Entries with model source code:
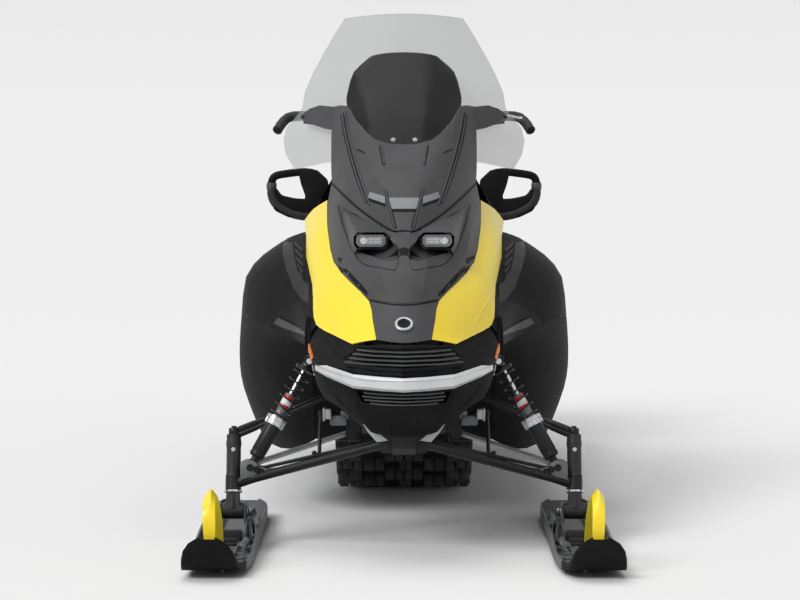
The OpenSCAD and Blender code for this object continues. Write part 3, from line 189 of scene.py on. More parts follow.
# Printed bands round the shock's body
red_band = grain(finish_of("red_printed_band", "#c01824", 0.35), 9, 0.05, ("#b81620", "#c81c28"),
                 (0.3, 0.4))
white_band = grain(finish_of("white_printed_band", "#e6e6e4", 0.35), 9, 0.05, ("#e0e0de", "#ececea"),
                   (0.3, 0.4))
# Bright aluminised reflectors behind the headlight lenses
mirror = grain(finish_of("aluminised_reflector", "#d9dbde", 0.14, 1.0), 10, 0.1, ("#cfd2d5", "#e4e6e8"),
               (0.08, 0.2))


def clear_sheet(name, tint, alpha, rough, gloss=0.5):
    """Thin polycarbonate: mostly see-through, with its own tint and a clean gloss."""
    made = finish_of(name, tint, rough, IOR=1.58, Specular_IOR_Level=gloss)
    tree = made.node_tree
    shader = tree.nodes["Principled BSDF"]
    place = add(tree, "TexCoord").outputs["Object"]
    haze = add(tree, "TexNoise", {"Scale": 9.0, "Detail": 2.0}, Vector=place)
    seen = add(tree, "MapRange", {"To Min": alpha - 0.02, "To Max": alpha + 0.02},
               Value=haze.outputs["Fac"])
    tree.links.new(seen.outputs["Result"], shader.inputs["Alpha"])
    made.surface_render_method = "BLENDED"
    return made


# Clear windshield with a light smoke tint, and the darker screen in its middle
clear_screen = clear_sheet("clear_polycarbonate", "#a9abab", 0.34, 0.12)
dark_screen = clear_sheet("smoked_polycarbonate", "#222322", 0.9, 0.2, 0.1)
lens_clear = clear_sheet("clear_lens", "#d8dbdd", 0.14, 0.05, 0.3)

# ---------- mesh tools ----------


def vectors(points):
    return [Vector(p) for p in points]


def whole(made):
    return made.verts[:] + made.edges[:] + made.faces[:]


def points_in(grown):
    return [g for g in grown if isinstance(g, bmesh.types.BMVert)]


def outward(made):
    """Turns every face to the outside."""
    bmesh.ops.recalc_face_normals(made, faces=made.faces[:])
    return made


def sealed(made):
    """Fills whatever is open and turns the faces outwards."""
    bmesh.ops.holes_fill(made, edges=[e for e in made.edges if e.is_boundary], sides=0)
    return outward(made)


def rounded(made, edges, by, segments=2, clamp=False):
    """Rounds edges by some mm."""
    bmesh.ops.bevel(made, geom=edges, offset=by * MM, segments=segments, profile=0.5, affect="EDGES",
                    material=-1, clamp_overlap=clamp)


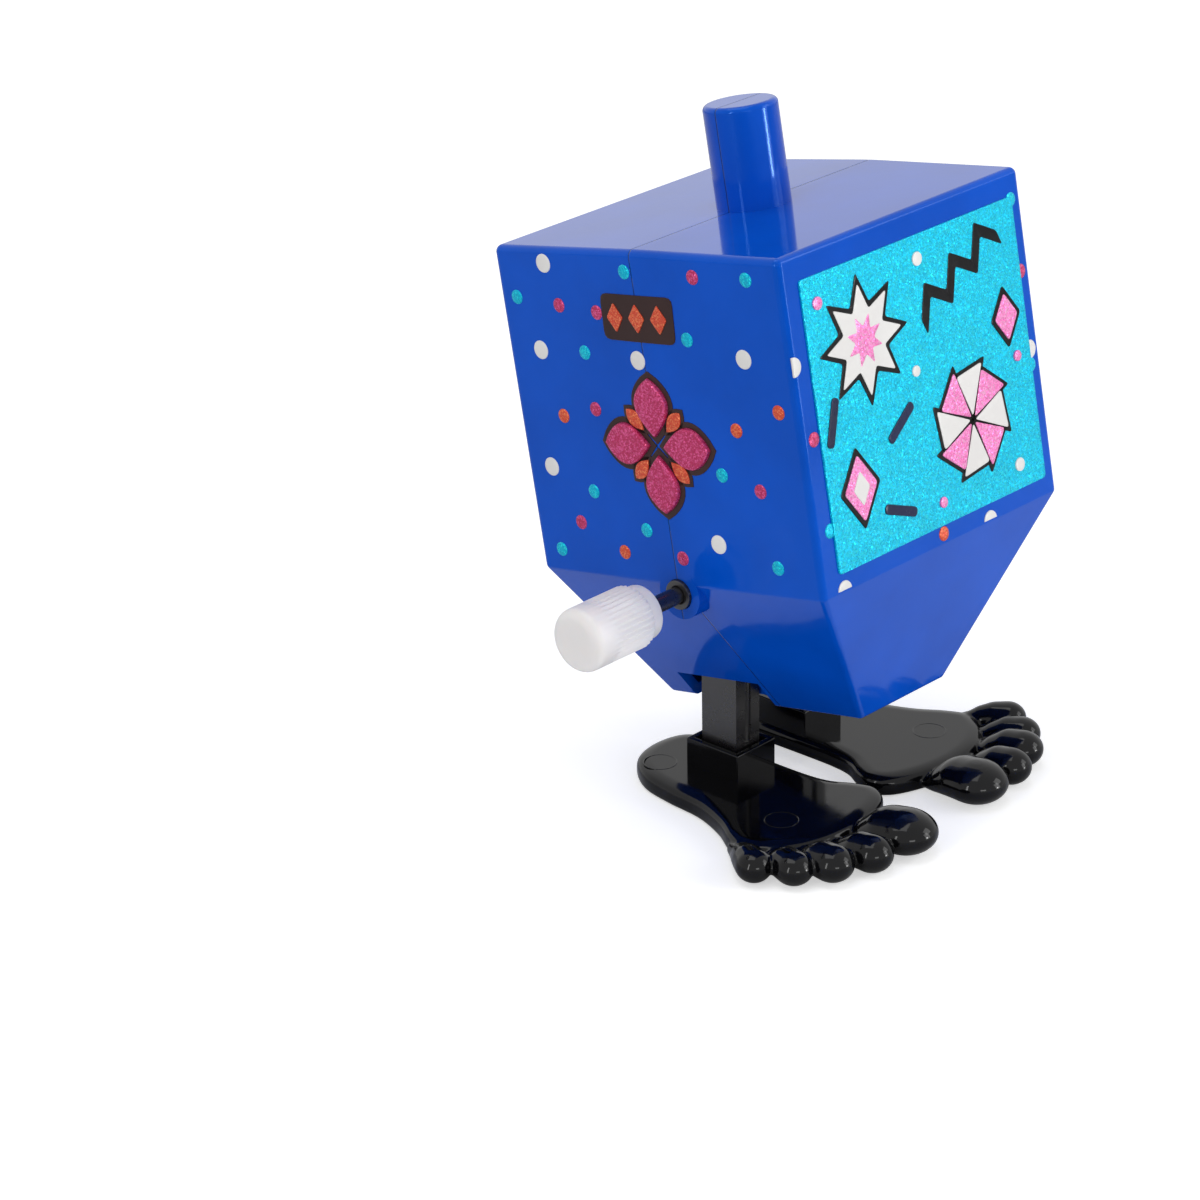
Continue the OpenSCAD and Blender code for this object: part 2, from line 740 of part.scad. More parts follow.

### [Task directions]
Copy all lines from the material that include "More".

### [Answer to the exercise]
The OpenSCAD and Blender code for this object continues. Write part 3, from line 189 of scene.py on. More parts follow.
Continue the OpenSCAD and Blender code for this object: part 2, from line 740 of part.scad. More parts follow.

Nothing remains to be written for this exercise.